---------- Listing

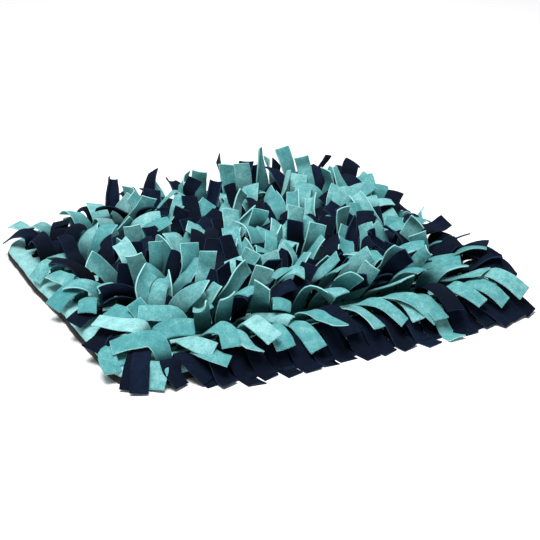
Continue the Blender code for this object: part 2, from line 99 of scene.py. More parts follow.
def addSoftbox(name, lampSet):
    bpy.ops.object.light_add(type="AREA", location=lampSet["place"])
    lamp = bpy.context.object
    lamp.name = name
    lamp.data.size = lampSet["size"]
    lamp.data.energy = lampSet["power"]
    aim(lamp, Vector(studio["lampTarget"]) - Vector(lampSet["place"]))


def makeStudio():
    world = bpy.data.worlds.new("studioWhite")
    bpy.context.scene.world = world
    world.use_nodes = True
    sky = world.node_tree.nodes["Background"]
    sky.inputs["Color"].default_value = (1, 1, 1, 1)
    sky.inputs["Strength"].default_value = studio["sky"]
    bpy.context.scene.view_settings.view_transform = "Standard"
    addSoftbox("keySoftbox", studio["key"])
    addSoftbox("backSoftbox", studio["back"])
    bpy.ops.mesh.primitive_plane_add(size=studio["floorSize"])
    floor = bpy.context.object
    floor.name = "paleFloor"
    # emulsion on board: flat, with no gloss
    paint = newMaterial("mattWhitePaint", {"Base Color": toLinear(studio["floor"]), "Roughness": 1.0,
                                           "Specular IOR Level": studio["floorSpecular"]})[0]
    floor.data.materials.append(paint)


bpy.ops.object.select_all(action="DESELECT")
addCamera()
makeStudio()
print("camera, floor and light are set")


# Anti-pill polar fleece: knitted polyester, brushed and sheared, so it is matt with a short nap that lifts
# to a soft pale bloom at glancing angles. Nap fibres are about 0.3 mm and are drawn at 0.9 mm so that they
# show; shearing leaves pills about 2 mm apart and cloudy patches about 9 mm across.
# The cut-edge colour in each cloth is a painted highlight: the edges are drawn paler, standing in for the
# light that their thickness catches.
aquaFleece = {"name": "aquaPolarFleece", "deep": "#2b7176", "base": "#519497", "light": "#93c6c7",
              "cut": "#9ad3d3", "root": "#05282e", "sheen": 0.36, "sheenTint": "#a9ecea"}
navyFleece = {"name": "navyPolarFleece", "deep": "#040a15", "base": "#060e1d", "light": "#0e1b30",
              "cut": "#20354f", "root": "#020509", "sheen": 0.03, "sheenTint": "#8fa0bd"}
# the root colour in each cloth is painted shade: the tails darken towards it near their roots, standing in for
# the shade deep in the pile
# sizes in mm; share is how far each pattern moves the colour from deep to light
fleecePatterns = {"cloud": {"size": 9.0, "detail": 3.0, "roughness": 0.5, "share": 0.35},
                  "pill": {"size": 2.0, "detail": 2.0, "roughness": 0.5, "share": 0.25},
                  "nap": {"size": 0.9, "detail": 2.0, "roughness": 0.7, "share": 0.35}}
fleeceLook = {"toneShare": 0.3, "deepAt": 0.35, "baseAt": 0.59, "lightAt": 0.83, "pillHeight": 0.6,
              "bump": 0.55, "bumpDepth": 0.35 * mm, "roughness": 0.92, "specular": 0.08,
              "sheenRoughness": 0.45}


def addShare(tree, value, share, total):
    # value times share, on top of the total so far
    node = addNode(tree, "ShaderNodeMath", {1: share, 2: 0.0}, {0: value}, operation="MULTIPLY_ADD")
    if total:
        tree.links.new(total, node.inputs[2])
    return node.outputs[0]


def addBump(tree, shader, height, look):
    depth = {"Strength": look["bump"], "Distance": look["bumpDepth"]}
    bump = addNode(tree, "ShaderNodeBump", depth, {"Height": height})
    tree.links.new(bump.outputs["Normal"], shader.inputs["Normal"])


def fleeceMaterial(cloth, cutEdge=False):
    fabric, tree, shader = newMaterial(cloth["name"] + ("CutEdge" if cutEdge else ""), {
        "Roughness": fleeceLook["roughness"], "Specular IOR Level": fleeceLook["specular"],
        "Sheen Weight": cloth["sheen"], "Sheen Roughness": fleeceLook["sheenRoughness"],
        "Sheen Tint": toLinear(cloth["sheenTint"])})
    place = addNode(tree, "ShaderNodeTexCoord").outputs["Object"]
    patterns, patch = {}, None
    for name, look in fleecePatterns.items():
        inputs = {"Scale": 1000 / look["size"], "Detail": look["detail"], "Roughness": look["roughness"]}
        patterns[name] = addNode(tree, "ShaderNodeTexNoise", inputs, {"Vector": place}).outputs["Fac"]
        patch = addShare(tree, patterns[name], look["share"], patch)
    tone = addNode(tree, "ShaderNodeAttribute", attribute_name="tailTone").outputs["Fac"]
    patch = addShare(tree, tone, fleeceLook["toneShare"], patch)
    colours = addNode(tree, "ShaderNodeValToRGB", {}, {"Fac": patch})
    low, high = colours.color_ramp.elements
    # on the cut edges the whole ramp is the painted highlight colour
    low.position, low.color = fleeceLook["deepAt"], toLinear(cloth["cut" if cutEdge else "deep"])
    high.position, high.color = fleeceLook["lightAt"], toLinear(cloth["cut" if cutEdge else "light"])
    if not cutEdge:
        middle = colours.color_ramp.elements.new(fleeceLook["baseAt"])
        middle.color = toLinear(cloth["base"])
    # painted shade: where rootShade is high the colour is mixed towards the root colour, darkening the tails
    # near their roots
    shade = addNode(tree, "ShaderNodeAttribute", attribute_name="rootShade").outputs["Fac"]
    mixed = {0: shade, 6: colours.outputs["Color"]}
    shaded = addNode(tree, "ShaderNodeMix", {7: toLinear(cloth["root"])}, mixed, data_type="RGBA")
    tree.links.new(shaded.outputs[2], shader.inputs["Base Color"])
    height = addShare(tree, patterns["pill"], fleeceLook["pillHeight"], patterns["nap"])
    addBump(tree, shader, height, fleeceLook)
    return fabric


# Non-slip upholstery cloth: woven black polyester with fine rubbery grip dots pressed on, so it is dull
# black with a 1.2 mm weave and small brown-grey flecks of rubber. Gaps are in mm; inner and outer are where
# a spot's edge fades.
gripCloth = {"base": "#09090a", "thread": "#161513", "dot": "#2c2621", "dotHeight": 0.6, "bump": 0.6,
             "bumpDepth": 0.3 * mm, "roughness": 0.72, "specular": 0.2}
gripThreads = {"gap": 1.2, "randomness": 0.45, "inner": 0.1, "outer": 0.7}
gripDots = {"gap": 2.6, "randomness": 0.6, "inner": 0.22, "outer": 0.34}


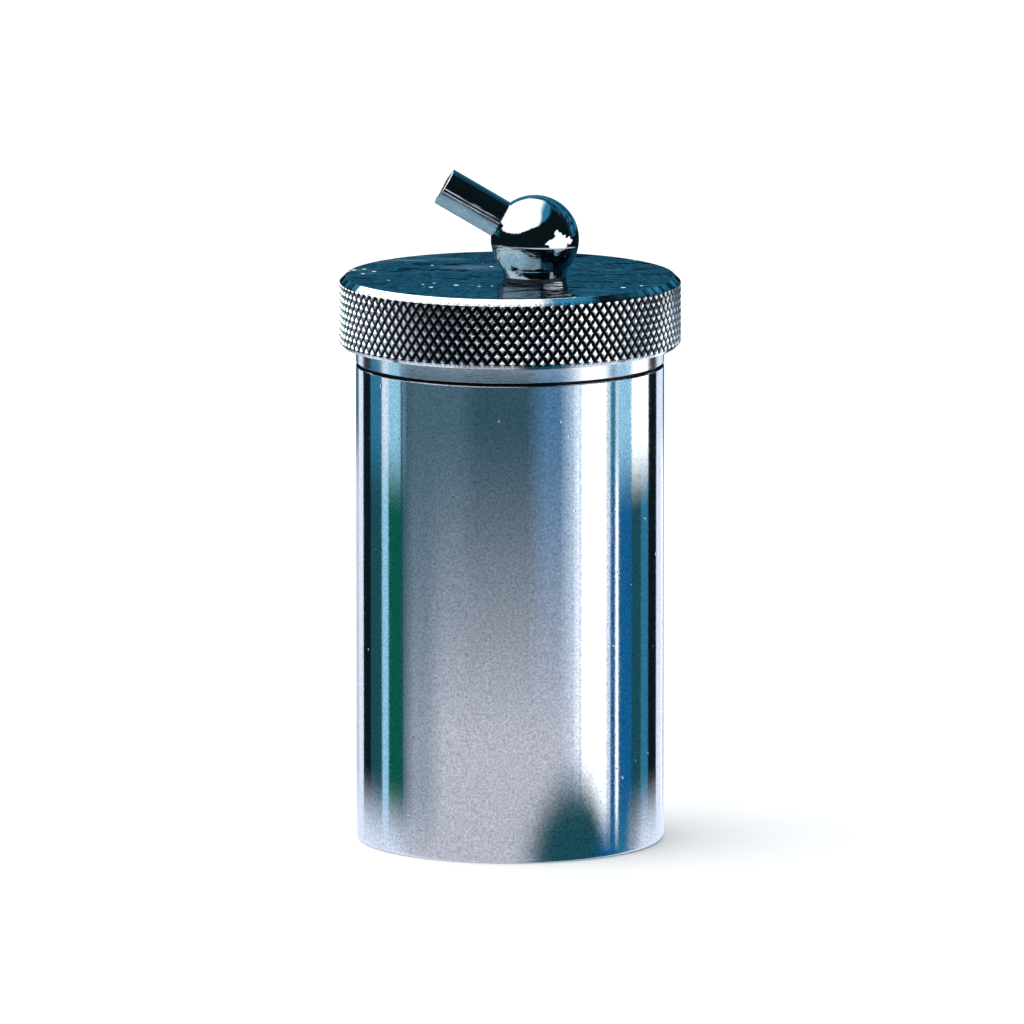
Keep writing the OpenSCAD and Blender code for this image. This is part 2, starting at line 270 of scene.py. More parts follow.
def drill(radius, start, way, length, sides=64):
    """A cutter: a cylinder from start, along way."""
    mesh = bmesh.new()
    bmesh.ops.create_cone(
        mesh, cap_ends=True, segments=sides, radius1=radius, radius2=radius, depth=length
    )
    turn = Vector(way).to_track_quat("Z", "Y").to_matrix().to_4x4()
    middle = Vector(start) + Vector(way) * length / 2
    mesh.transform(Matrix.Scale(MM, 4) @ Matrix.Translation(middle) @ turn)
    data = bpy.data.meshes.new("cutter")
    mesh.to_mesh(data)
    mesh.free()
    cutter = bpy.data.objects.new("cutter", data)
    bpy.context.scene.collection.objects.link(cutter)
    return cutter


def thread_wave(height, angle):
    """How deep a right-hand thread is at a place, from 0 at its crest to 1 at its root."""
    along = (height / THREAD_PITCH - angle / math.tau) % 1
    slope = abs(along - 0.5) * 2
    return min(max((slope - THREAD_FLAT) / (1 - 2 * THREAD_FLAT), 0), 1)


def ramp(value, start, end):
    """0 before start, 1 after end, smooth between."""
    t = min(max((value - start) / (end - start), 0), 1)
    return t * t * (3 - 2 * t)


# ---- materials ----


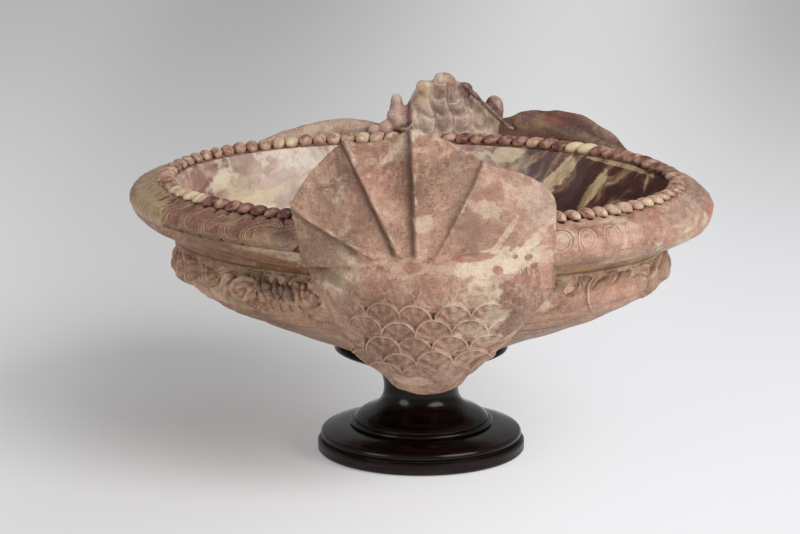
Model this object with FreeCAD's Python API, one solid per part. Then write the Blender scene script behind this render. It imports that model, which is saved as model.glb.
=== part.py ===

--------------------

Quote exactly the line containing "Model this object" and every later line through the end of the listing, and no other lines.

Model this object with FreeCAD's Python API, one solid per part. Then write the Blender scene script behind this render. It imports that model, which is saved as model.glb.
=== part.py ===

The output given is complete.